* **Problem statement**: Begin at the first line below and copy each line exactly, ending with the line where "const gap = 0.3;" appears.

CAD and scene scripts:
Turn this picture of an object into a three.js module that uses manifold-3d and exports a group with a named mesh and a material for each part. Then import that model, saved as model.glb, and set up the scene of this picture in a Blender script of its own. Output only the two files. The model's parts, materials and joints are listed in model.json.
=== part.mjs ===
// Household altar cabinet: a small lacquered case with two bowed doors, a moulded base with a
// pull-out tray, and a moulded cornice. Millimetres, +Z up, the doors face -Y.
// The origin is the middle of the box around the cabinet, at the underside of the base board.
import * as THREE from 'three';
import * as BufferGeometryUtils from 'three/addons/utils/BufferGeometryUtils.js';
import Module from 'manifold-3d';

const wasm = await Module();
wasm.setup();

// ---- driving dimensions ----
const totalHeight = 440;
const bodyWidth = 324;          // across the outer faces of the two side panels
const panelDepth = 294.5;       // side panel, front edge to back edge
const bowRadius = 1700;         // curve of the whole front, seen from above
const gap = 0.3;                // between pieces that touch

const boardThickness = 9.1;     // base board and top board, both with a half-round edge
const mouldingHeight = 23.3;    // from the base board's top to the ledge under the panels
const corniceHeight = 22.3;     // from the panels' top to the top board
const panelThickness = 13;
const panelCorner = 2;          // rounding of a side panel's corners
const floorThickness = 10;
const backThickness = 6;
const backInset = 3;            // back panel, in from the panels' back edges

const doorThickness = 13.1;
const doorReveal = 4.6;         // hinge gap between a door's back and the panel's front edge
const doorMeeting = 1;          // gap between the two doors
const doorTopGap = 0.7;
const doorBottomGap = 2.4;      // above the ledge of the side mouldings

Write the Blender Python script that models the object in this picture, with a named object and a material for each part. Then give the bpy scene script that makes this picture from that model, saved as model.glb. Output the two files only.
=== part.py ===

* **Result**:
Turn this picture of an object into a three.js module that uses manifold-3d and exports a group with a named mesh and a material for each part. Then import that model, saved as model.glb, and set up the scene of this picture in a Blender script of its own. Output only the two files. The model's parts, materials and joints are listed in model.json.
=== part.mjs ===
// Household altar cabinet: a small lacquered case with two bowed doors, a moulded base with a
// pull-out tray, and a moulded cornice. Millimetres, +Z up, the doors face -Y.
// The origin is the middle of the box around the cabinet, at the underside of the base board.
import * as THREE from 'three';
import * as BufferGeometryUtils from 'three/addons/utils/BufferGeometryUtils.js';
import Module from 'manifold-3d';

const wasm = await Module();
wasm.setup();

// ---- driving dimensions ----
const totalHeight = 440;
const bodyWidth = 324;          // across the outer faces of the two side panels
const panelDepth = 294.5;       // side panel, front edge to back edge
const bowRadius = 1700;         // curve of the whole front, seen from above
const gap = 0.3;                // between pieces that touch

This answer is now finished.